Пишут, что в начале 1920-х годов Есенин сам активно вёл книжно-издательскую деятельность, а также продавал книги в арендованной им книжной лавке на Большой Никитской, что занимало почти всё его время.  (https://ru.wikipedia.org/wiki/ Есенин, Сергей_Александро-вич)
;
Не люблю поэзию.
Не знаю, что было с моими предками накануне 1921-го. Но везде по России было примерно одно и то же. Грабёж и расправы.
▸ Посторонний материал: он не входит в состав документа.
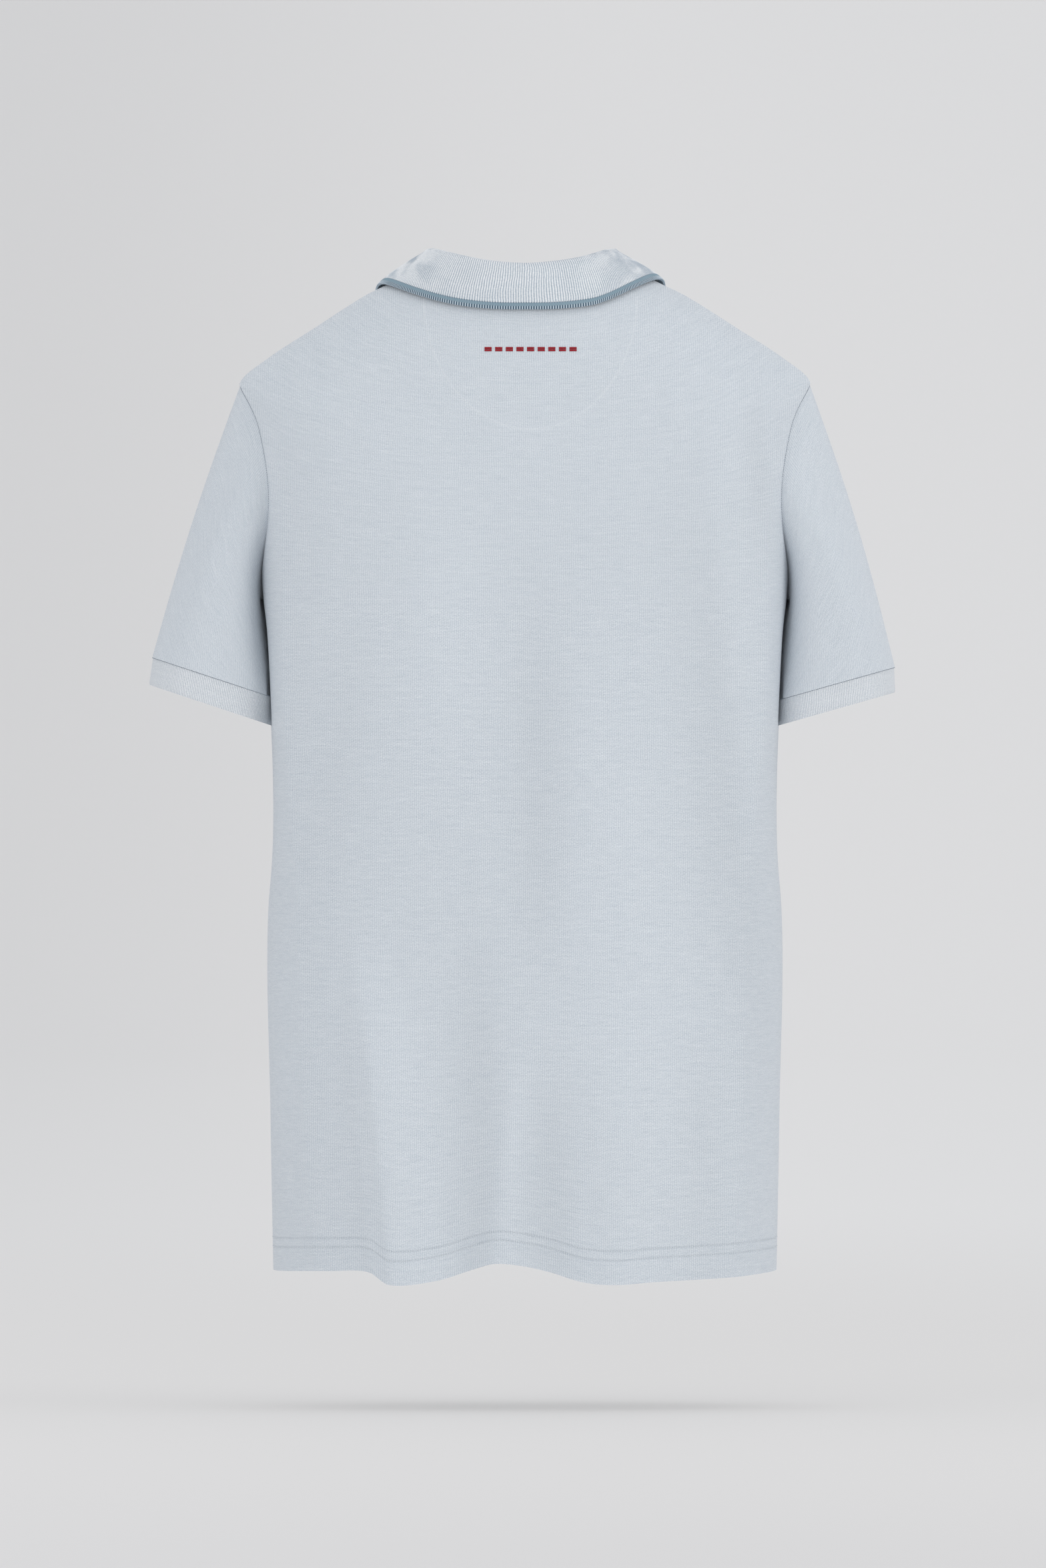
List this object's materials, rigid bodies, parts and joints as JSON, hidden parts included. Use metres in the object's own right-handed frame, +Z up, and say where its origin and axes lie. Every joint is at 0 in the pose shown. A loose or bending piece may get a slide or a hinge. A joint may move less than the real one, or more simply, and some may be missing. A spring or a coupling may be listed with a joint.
{
  "type": "polo shirt",
  "caption": "Short-sleeved knit polo shirt held in its worn shape, hollow inside, with a fold-over ribbed collar, a buttoned placket and ribbed sleeve bands.",
  "frame": {"origin": "middle of the neck, level with the high points of the shoulders, where a wearer's neck would hold the shirt", "axes": "+Z up, from hem to collar; +Y toward the back of the shirt; +X toward the wearer's left sleeve"},
  "size_m": [0.5368, 0.2346, 0.7439],
  "materials": {
    "body_knit": "soft fine terry knit with faint upright wales",
    "rib_knit": "ribbed knit, with a darker tipped edge on the collar",
    "neck_patch": "fine flat knit",
    "button": "smooth pale resin"
  },
  "bodies": {
    "root": {"back_panel": "body_knit", "front_panel": "body_knit", "sleeve_left": "body_knit", "sleeve_right": "body_knit", "placket_top": "body_knit", "placket_under": "body_knit", "cuff_left": "rib_knit", "cuff_right": "rib_knit", "collar": "rib_knit", "half_moon": "neck_patch", "button_1": "button", "button_2": "button", "button_3": "button"}
  },
  "joints": []
}
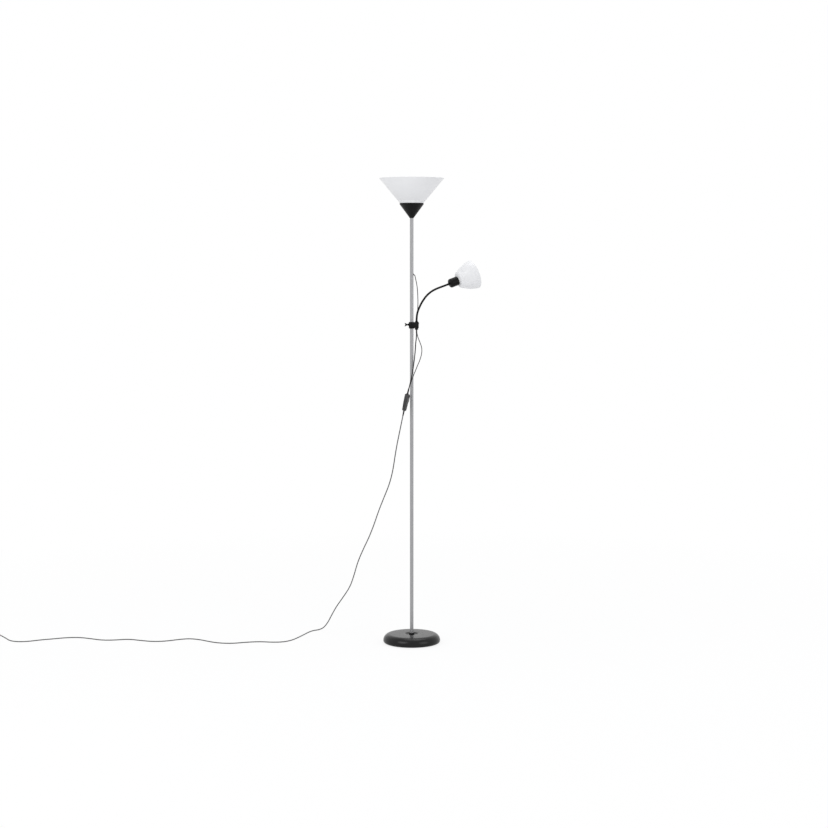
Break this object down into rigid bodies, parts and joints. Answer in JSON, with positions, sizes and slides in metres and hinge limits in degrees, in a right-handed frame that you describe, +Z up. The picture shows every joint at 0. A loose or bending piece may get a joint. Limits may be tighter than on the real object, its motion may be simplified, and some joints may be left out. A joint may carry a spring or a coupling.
{
  "type": "torchiere floor lamp with reading light",
  "caption": "Floor lamp with a conical uplight on a slim pole, a clamp-on gooseneck reading light, an inline double rocker switch and a mains lead.",
  "frame": {"origin": "on the floor under the middle of the pole", "axes": "+Z up, +X to the right and +Y to the back as the picture shows the lamp"},
  "size_m": [1.9881, 0.3586, 1.7799],
  "materials": {
    "black_paint": "satin black coat",
    "ballast": "cast concrete",
    "zinc_plate": "zinc-plated sheet",
    "felt": "felt",
    "black_plastic": "satin moulded",
    "zinc_steel": "zinc-plated",
    "silver_paint": "silver-grey coat",
    "black_rubber": "matte",
    "white_holder": "moulded",
    "brass_contact": "bright",
    "frosted_glass": "frosted",
    "cap_metal": "bright",
    "white_shade": "satin, slightly translucent",
    "white_bell": "satin",
    "grey_cord": "smooth sheath",
    "black_switch": "satin moulded",
    "black_rocker": "glossy",
    "black_plug": "moulded",
    "nickel_pins": "nickel-plated",
    "liner_plastic": "moulded",
    "black_ferrule": "black coat",
    "neck_steel": "dark coat",
    "black_can": "satin black"
  },
  "bodies": {
    "stand": {"base_cover": "black_paint", "base_weight": "ballast", "base_plate": "zinc_plate", "foot_pads": "felt", "foot_collar": "black_plastic", "foot_spigot": "zinc_steel", "base_nut": "zinc_steel", "pole_tube_lower": "silver_paint", "pole_tube_middle": "silver_paint", "pole_tube_upper": "silver_paint", "pole_couplers": "zinc_steel", "pole_top_bush": "zinc_steel", "flex_grommet": "black_rubber", "uplight_cup": "black_plastic", "uplight_nipple": "zinc_steel", "nipple_nut": "zinc_steel", "uplight_holder": "white_holder", "uplight_contact_shell": "brass_contact", "shade_ring": "white_holder", "uplight_bulb": "frosted_glass", "uplight_bulb_cap": "cap_metal", "uplight_shade": "white_shade", "uplight_flex": "grey_cord", "reading_flex_lower": "grey_cord", "switch_base": "black_switch", "switch_cover": "black_switch", "switch_screws": "zinc_steel", "lead_relief": "black_rubber", "flex_relief": "black_rubber", "mains_lead": "grey_cord", "lead_coil": "grey_cord", "lead_tie": "black_rubber", "plug_body": "black_plug", "plug_pins": "nickel_pins"},
    "clamp_slider": {"clamp_liner": "liner_plastic", "reading_flex_upper": "grey_cord"},
    "arm_clamp": {"clamp_block": "black_plastic", "neck_ferrule_lower": "black_ferrule", "neck_nut": "black_ferrule", "flex_sleeve": "black_rubber", "neck_grub_screw": "zinc_steel"},
    "screw_shoe": {"screw_shoe": "zinc_steel"},
    "wing_screw": {"wing_screw": "black_ferrule"},
    "neck_1": {"neck_link_1": "neck_steel"},
    "neck_2": {"neck_link_2": "neck_steel"},
    "neck_3": {"neck_link_3": "neck_steel"},
    "neck_4": {"neck_link_4": "neck_steel"},
    "neck_5": {"neck_link_5": "neck_steel"},
    "neck_6": {"neck_link_6": "neck_steel"},
    "neck_7": {"neck_link_7": "neck_steel"},
    "neck_8": {"neck_link_8": "neck_steel"},
    "head": {"neck_ferrule_upper": "black_ferrule", "reading_can": "black_can", "reading_holder": "white_holder", "reading_shade": "white_bell", "reading_ring": "white_holder", "reading_bulb": "frosted_glass", "reading_bulb_cap": "cap_metal"},
    "uplight_rocker": {"rocker_uplight": "black_rocker"},
    "reading_rocker": {"rocker_reading": "black_rocker"}
  },
  "joints": [
    {"name": "clamp_slide", "type": "slide", "parent": "stand", "child": "clamp_slider", "axis": [0, 0, 1], "range_m": [-0.1, 0.05], "deforming": ["reading_flex_lower"]},
    {"name": "arm_swivel", "type": "hinge", "parent": "clamp_slider", "child": "arm_clamp", "pos_m": [0, 0, 1.225], "axis": [0, 0, 1], "range_deg": [-150, 14], "deforming": ["reading_flex_upper"]},
    {"name": "shoe_slide", "type": "slide", "parent": "arm_clamp", "child": "screw_shoe", "axis": [-0.9272, -0.3746, 0], "range_m": [0, 0.0016]},
    {"name": "screw_turn", "type": "hinge", "parent": "screw_shoe", "child": "wing_screw", "pos_m": [-0.01854, -0.00749, 1.227], "axis": [-0.9272, -0.3746, 0], "range_deg": [0, 720]},
    {"name": "neck_pitch_1", "type": "hinge", "parent": "arm_clamp", "child": "neck_1", "pos_m": [0.01854, 0.00749, 1.25], "axis": [-0.3746, 0.9272, 0], "range_deg": [-8, 14]},
    {"name": "neck_side_2", "type": "hinge", "parent": "neck_1", "child": "neck_2", "pos_m": [0.02164, 0.00874, 1.27377], "axis": [0.847, 0.3422, -0.4067], "range_deg": [-8, 8]},
    {"name": "neck_pitch_3", "type": "hinge", "parent": "neck_2", "child": "neck_3", "pos_m": [0.03069, 0.0124, 1.29569], "axis": [-0.3746, 0.9272, 0], "range_deg": [-8, 14]},
    {"name": "neck_side_4", "type": "hinge", "parent": "neck_3", "child": "neck_4", "pos_m": [0.04182, 0.0169, 1.31648], "axis": [0.7306, 0.2952, -0.6157], "range_deg": [-8, 8]},
    {"name": "neck_pitch_5", "type": "hinge", "parent": "neck_4", "child": "neck_5", "pos_m": [0.05552, 0.02243, 1.33539], "axis": [-0.3746, 0.9272, 0], "range_deg": [-8, 14]},
    {"name": "neck_side_6", "type": "hinge", "parent": "neck_5", "child": "neck_6", "pos_m": [0.07256, 0.02932, 1.35082], "axis": [0.4209, 0.1701, -0.891], "range_deg": [-8, 8]},
    {"name": "neck_pitch_7", "type": "hinge", "parent": "neck_6", "child": "neck_7", "pos_m": [0.09239, 0.03733, 1.36171], "axis": [-0.3746, 0.9272, 0], "range_deg": [-8, 14]},
    {"name": "neck_side_8", "type": "hinge", "parent": "neck_7", "child": "neck_8", "pos_m": [0.11343, 0.04583, 1.36953], "axis": [0.2942, 0.1189, -0.9483], "range_deg": [-8, 8]},
    {"name": "neck_pitch_9", "type": "hinge", "parent": "neck_8", "child": "head", "pos_m": [0.13453, 0.05436, 1.37714], "axis": [-0.3746, 0.9272, 0], "range_deg": [-8, 14]},
    {"name": "uplight_switch", "type": "hinge", "parent": "stand", "child": "uplight_rocker", "pos_m": [-0.01587, -0.03463, 0.94715], "axis": [0.4138, 0.9063, -0.0861], "range_deg": [0, 16]},
    {"name": "reading_switch", "type": "hinge", "parent": "stand", "child": "reading_rocker", "pos_m": [-0.01223, -0.02665, 0.94639], "axis": [0.4138, 0.9063, -0.0861], "range_deg": [-16, 0]}
  ],
  "couplings": [
    {"joint": "screw_turn", "follows": "shoe_slide", "rad_per_m": 7854},
    {"joint": "neck_pitch_3", "follows": "neck_pitch_1", "ratio": 1},
    {"joint": "neck_pitch_5", "follows": "neck_pitch_1", "ratio": 1},
    {"joint": "neck_pitch_7", "follows": "neck_pitch_1", "ratio": 1},
    {"joint": "neck_pitch_9", "follows": "neck_pitch_1", "ratio": 1},
    {"joint": "neck_side_4", "follows": "neck_side_2", "ratio": 1},
    {"joint": "neck_side_6", "follows": "neck_side_2", "ratio": 1},
    {"joint": "neck_side_8", "follows": "neck_side_2", "ratio": 1}
  ]
}
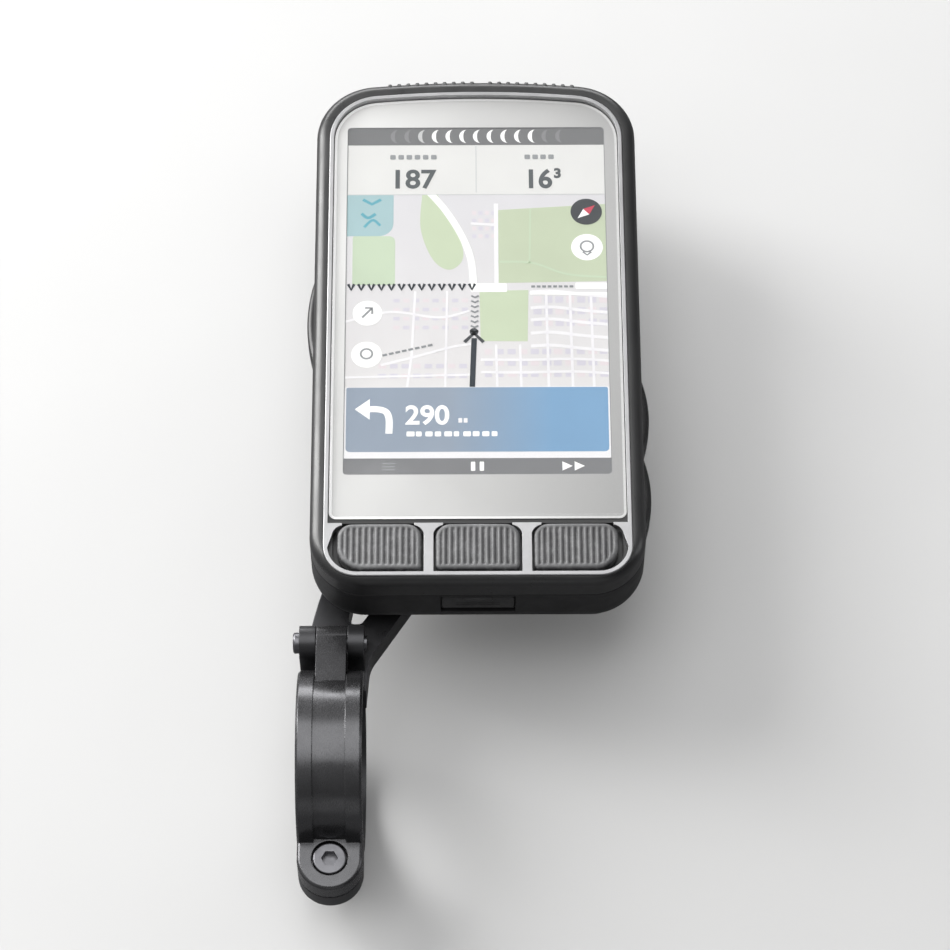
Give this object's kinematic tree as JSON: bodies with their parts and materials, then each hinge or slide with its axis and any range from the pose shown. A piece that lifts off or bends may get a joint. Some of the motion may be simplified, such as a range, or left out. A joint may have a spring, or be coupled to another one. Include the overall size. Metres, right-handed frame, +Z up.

Реакция на тот беспредел – государственную продразверстку – поначалу была достаточно мирной. Вот такой, примерно…
Обращение крестьянки:
«18 декабря 1920 г. 20 ноября с.г. Вами был конфискован весь скот у моего мужа, гр. д. Б.-Боково Романа Федотовича Олькова, и теперь наше имущество разрушилось безвозвратно. Спрашивается: чем же мы должны продолжать наше существование? Неужели я должна нести наказание за своего мужа? У меня шестеро детей при себе и седьмой - в Красной армии. К чему он теперь придет домой и за что примется?
Что же я должна делать с шестью детьми и к чему их пристроить, не зная никакого ремесла? Да ведь и что-то я делала в продолжение 28-летнего проживания в замужестве. Что, прикажете мне проситься в богадельню, на Ваш хлеб? Чем же должна существовать советская Россия в будущем, если Вы сейчас в корень разоряете среднее хозяйство, которое является оплотом республики?
Подумайте, тов. Гуськов, серьезно об этом. И я в свою очередь категорически прошу Вас сделать распоряжение об отложении конфискации, так как разверстку мы выполнили сполна, хотя и в ущерб себе, а на сем заявлении прошу меня уведомить соответствующей резолюцией о Вашем решении.
К сему заявлению Марфа Олькова.
За неграмотную по личной просьбе расписалась Е.Елисеева» .
;
Но потом продотряды стали выгребать действительно ВСЁ. И отборное семенное зерно тоже. Делая тот самый воспитательный выстрел в голову.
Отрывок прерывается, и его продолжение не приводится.